I cannot agree, however, that “our whole side of the marriage debate has been a waste” because we “neglected to address a far more important issue—sin,” or that Christians have “singled out homosexuality,” or that in sharing the gospel the church failed to identify itself as the foremost conglomerate of sinners, for which Christians in general need to apologize to gays in general.

It may be that I belong to an exceptional church, and that the constant barrage of e-newsletters from conservative Christian organizations are a set wholly different than those Mr. Hudson receives, or that when I see so-called Christians wreaking un-Christ-like havoc I dismiss them as bonkers rather than regard them as the authentic, biblical Christians that constitute “the church.”

Or it may be that Christians don’t owe gays that particular kind of apology.

From the get-go, I think the problem of sin, both for individuals and the country at large, has been a prevailing concern for Christians, most of whom know (from personal experience as sinners) that sin ruins lives, families, and communities. Having taught AP U.S. Government and Politics at a conservative evangelical high school, I admit that I eventually grew annoyed with coworkers who seemed unable to discuss the legal side of SSM without conflating it with the biblical/sinful side of the debate.

But these same Christians, whom I would be less tempted to dismiss if they would read an occasional wiki about DOMA or SCOTUS, and whom the world at large does dismiss, are actually the ones who grasped early on that laws and court rulings were never going to solve America’s SSM problem. That is why they would pray so darn much that God would call lost sinners—gay and straight—to Himself. And the colleagues I am thinking of are typical, even stereotypical. Millions of American Christians with “childlike faith” were doing this from the start while being reviled as bigots, while others were brushing up on the full faith and credit clause, and also being reviled as bigots.

I cannot agree that the Bible equates all sins in every sense. Certainly (as discussed) the Bible teaches that every man “falls short of the glory of God” and would be doomed for eternity apart from God were it not for God’s intervention through Christ on man’s behalf. “There is none righteous, no, not one.” At the same time, Jesus answers Pilate, “he who delivered me over to you has the greater sin.”

More to our point, the Bible attaches special meaning to our sexuality, implying that we do greater damage to ourselves if we mishandle it: “Every other sin a person commits is outside the body, but the sexually immoral person sins against his own body.” This applies to sexuals of any prefix. I won’t bring out passages specific to homosexuality—because they are not the point. Mr. Hudson mentioned sin equality merely by way of alleging that Christians have “singled out homosexuality as uniquely abhorrent in the eyes of God.” Have they?

Certainly Christians have prayed more “against” SSM in the last decade than ever in history, just as Christians prayed more “against” abortion in the 1970s, ’80s, and ’90s than ever before 1973. We can assume Christians were praying more “against” slavery and racism roundabout 1863 than ever before.
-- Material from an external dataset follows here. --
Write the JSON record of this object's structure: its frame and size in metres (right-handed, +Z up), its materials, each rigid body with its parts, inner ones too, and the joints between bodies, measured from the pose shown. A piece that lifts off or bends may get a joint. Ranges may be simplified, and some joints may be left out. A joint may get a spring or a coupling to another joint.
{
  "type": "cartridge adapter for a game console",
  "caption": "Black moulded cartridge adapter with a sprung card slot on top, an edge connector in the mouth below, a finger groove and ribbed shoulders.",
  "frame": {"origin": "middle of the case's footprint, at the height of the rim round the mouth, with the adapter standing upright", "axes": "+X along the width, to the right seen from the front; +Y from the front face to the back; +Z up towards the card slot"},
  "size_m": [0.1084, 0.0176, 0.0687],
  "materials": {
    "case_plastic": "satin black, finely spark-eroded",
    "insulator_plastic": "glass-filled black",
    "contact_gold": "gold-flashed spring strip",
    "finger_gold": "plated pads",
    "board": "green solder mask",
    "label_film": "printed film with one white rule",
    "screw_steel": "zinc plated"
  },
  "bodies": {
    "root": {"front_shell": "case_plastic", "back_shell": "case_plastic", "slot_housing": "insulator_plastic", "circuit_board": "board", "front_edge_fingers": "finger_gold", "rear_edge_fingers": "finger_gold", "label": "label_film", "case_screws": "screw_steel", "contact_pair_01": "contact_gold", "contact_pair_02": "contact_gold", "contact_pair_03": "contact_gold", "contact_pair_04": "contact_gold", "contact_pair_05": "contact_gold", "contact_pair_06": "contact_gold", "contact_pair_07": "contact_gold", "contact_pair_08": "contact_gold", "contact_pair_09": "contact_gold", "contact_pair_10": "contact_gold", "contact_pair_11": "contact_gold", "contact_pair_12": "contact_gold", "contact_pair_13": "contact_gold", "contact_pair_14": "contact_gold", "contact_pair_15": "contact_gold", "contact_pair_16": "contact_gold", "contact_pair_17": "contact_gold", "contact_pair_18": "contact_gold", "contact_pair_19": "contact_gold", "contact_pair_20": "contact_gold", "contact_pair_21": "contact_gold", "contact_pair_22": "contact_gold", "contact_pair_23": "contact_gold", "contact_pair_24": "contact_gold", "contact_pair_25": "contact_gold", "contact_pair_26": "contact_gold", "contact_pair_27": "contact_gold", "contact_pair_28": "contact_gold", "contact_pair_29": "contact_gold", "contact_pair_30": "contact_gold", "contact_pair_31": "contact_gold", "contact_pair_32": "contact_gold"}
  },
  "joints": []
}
As we celebrate the Fourth of July, we can guess that Christians prayed more in 1776 than ever before “against” rulers who fail to dispense justice in the service of God. (If you believe sin kills people, including the sinners that are enjoying their sin, a prayer “against” them is a prayer for them.)

If such timely concentration counts as “singling out” homosexuality, then we are indeed cooked. But while I can fault myself and the church for many things, I cannot fault it for answering the door.
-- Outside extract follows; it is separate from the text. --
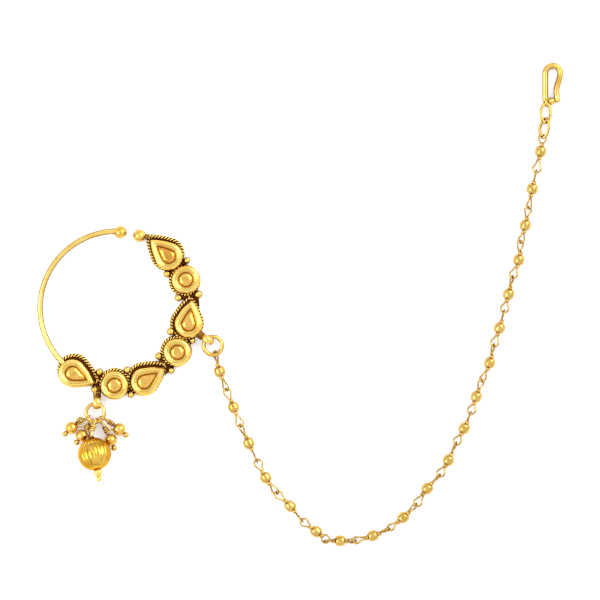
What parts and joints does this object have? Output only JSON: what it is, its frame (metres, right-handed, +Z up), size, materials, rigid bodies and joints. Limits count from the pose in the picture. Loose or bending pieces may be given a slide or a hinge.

The truth is that I genuinely believe that were homosexuals actually to knock on the doors of most authentic, biblical Christ-followers to hash this thing out at the roots—source texts of both sides open—they would be welcomed. Would persons disagree like crazy? Of course. Would the Christian want to maintain a relationship with the homosexual to do this again next week? Probably; I’ve had three such relationships, and theologically, I’m a Pilgrim! Would both persons more completely appreciate the reasons, emotions, fears, and pain of the other’s position? Almost definitely.
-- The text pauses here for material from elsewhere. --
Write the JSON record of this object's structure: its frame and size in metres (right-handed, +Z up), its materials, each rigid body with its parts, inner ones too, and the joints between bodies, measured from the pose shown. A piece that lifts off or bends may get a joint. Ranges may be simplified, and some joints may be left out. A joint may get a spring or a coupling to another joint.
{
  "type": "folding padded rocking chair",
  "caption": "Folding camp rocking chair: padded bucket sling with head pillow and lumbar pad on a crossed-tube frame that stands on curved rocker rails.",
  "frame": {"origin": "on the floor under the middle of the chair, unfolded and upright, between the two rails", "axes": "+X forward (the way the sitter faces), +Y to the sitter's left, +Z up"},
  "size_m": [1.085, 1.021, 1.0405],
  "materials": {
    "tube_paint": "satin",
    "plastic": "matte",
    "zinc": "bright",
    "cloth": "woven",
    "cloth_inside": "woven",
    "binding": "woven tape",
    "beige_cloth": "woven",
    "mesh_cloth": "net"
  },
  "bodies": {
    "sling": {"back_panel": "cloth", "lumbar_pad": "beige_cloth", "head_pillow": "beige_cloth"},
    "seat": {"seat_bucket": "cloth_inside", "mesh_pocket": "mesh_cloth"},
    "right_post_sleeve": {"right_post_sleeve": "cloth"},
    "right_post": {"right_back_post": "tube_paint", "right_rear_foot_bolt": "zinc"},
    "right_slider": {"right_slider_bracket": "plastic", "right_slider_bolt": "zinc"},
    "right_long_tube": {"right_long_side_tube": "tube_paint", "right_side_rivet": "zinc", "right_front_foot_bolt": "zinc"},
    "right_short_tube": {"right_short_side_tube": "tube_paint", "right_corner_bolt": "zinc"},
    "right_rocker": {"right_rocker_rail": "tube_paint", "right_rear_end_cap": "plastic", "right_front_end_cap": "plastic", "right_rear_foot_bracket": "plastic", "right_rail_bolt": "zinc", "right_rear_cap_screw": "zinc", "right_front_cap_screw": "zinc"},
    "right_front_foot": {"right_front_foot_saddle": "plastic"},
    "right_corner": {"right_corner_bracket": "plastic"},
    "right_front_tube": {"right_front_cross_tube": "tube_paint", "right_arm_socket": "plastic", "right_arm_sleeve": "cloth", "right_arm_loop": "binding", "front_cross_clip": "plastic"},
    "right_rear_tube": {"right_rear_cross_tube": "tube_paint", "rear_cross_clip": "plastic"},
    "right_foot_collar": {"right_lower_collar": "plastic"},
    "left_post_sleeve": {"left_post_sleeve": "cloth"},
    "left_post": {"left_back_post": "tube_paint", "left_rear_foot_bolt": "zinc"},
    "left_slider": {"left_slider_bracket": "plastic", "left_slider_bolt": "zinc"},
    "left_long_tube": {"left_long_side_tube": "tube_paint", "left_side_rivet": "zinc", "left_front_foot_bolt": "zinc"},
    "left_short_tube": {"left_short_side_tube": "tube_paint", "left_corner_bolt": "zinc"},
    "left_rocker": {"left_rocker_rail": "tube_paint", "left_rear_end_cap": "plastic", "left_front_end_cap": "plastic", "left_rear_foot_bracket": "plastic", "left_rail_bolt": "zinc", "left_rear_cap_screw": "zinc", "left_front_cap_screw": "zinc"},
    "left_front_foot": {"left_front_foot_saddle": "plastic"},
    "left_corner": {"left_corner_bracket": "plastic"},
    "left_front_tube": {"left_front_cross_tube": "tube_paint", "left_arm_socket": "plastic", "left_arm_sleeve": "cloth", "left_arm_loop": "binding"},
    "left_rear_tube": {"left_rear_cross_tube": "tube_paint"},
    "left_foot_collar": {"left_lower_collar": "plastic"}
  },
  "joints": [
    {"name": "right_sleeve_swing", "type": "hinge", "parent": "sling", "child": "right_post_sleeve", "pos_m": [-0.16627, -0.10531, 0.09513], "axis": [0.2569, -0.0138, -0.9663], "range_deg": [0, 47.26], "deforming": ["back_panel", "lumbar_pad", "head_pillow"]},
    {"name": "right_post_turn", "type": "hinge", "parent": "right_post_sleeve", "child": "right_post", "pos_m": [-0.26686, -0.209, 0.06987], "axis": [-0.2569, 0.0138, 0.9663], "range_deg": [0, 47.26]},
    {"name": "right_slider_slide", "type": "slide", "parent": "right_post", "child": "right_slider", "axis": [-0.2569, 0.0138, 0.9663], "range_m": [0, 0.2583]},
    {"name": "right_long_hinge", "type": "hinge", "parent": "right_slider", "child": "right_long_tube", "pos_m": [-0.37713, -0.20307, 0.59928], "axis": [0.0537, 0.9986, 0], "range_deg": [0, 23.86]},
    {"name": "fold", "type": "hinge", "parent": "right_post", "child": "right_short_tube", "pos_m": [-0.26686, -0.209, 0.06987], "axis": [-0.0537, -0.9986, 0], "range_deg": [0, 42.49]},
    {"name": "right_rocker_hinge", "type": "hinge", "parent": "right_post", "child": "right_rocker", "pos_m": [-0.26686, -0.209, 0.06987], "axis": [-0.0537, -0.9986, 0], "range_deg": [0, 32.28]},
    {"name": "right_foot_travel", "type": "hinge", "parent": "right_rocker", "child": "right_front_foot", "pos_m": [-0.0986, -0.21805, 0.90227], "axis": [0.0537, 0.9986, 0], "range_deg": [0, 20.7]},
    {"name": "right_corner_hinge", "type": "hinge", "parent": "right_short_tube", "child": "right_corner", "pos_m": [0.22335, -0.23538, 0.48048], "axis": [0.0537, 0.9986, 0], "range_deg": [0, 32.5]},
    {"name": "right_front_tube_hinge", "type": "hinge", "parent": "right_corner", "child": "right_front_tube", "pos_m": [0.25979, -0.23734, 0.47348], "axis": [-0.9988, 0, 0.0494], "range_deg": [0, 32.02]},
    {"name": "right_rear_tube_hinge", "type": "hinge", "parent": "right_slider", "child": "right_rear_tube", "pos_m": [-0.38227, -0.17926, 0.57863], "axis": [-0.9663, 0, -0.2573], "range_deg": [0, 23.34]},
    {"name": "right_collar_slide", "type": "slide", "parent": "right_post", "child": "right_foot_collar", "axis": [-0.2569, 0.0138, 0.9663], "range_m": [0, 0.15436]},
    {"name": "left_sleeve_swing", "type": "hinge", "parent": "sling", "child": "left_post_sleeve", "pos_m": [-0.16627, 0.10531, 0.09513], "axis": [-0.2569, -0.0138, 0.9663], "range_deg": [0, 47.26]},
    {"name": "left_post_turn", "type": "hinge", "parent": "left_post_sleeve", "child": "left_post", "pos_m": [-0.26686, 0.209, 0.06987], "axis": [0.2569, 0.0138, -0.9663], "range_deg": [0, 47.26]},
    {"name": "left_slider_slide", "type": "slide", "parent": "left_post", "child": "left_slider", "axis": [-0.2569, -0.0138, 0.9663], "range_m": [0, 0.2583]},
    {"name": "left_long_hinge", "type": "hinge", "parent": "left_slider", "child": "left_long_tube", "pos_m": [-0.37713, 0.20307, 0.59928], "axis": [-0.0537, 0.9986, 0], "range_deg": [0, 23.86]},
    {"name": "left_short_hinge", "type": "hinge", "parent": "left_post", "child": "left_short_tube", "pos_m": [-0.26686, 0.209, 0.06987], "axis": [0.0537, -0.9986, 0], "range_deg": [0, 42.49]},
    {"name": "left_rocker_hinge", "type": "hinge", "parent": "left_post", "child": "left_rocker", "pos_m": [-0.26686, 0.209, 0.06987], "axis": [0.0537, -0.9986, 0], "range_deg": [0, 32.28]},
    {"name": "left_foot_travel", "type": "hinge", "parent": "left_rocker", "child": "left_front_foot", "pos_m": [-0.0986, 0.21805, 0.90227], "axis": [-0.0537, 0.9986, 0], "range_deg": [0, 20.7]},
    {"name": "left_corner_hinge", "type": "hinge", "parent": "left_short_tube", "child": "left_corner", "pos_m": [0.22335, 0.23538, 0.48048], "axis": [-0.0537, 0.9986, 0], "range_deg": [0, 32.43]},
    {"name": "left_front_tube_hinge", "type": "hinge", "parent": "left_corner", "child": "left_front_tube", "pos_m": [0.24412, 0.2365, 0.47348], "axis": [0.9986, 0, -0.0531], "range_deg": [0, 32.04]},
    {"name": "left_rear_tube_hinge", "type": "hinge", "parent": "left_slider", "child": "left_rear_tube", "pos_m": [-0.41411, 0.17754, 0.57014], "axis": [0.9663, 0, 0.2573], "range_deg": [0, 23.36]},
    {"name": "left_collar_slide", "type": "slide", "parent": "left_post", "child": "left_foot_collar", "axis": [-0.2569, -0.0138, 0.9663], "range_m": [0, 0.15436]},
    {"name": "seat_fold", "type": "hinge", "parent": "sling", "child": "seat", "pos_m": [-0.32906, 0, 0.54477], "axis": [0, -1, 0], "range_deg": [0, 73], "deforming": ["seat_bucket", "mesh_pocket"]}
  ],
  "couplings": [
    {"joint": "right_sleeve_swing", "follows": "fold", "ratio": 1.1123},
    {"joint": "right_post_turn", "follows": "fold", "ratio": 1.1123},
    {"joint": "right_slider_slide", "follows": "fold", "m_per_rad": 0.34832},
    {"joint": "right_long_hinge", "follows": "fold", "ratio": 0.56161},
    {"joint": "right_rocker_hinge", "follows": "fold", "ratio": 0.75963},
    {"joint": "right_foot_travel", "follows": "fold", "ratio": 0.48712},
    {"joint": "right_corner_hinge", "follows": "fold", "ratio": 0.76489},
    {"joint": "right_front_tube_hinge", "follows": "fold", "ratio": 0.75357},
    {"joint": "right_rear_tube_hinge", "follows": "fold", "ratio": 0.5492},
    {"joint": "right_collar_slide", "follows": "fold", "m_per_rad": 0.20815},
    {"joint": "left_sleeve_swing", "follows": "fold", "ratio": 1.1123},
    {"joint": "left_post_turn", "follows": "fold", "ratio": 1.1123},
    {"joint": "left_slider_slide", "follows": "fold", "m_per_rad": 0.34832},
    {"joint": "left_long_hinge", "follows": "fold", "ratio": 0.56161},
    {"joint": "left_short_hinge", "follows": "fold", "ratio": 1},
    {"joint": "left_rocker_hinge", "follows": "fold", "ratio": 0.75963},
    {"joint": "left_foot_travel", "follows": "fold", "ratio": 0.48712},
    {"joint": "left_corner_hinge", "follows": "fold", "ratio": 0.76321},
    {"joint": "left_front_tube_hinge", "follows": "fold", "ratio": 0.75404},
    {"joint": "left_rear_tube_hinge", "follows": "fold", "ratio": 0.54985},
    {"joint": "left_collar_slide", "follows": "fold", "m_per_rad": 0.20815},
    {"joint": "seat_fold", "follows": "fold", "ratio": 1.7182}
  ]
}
But “understanding homosexuality” or “understanding why Christians who otherwise seem like non-bigots think homosexuality is a sin” is not what knocked on the door.

What knocked had nothing to do with homosexuality. Maybe that will knock later. I certainly hope it does, because then both people will be talking about the real problem, sin, instead of only the Christians with childlike faith who look like legal nincompoops because they are talking about it.

What knocked had to do with the final interpretation of certain legal rights according to laws and men. This lacked the eternal significance of sin and the gospel, which Christians would rather talk about to those who will listen, but it threatened momentous consequences for the present, which neither Christians nor non-Christians, gays nor straights, could avoid—so, off to the mattresses.

At the start of the debate 10-plus years ago, many gays felt discriminated against for lacking the newest recognized right in history. Then the tables turned. For the last several years, many straights and particularly Christians have felt discriminated against for the loss of their First Amendment freedoms of speech and the free exercise of religion. The butcher, the baker, and the candlestick maker are crucified for holding a belief literally as old as man, because their 2,000-year old religion does not recognize a right 15 minutes old.

For Christians not to resist such affronts—not just in prayer or proselytizing,  but in Congress and before the Court—would be for them to shepherd in what they believe threatens the society in which they are called to live until God calls them home. That would be a pretty unloving sin of omission—crosswise to “love your neighbor as you love yourself.” So, stay at the mattresses.

But while Christians use congresses and courts to steward the societies in which God has placed them, we do need to remember something. Christ died on a cross. So while you were sticking up for the rule of law, did you personally pass up a chance to love your homosexual neighbor? To pray for your homosexual persecutor? To share the gospel with homosexuals? If so, you sinned against God and man; repent. If you burned someone, gay or straight, go make things right—your own sin is a powerful icebreaker for lovingly, biblically confronting someone with the hard truth about their sin—even the sins of hypocrisy and homosexuality.

But please let no one assume that just because Christians “fought the law and the law won,” or rather that “same-sex couples fought the law and same-sex couples won,” the church was more interested in the Hill called Congress than in the hill called Calvary. We would rather discuss the latter hill, but if you know what happened to Jesus there, you know it has never played well in court.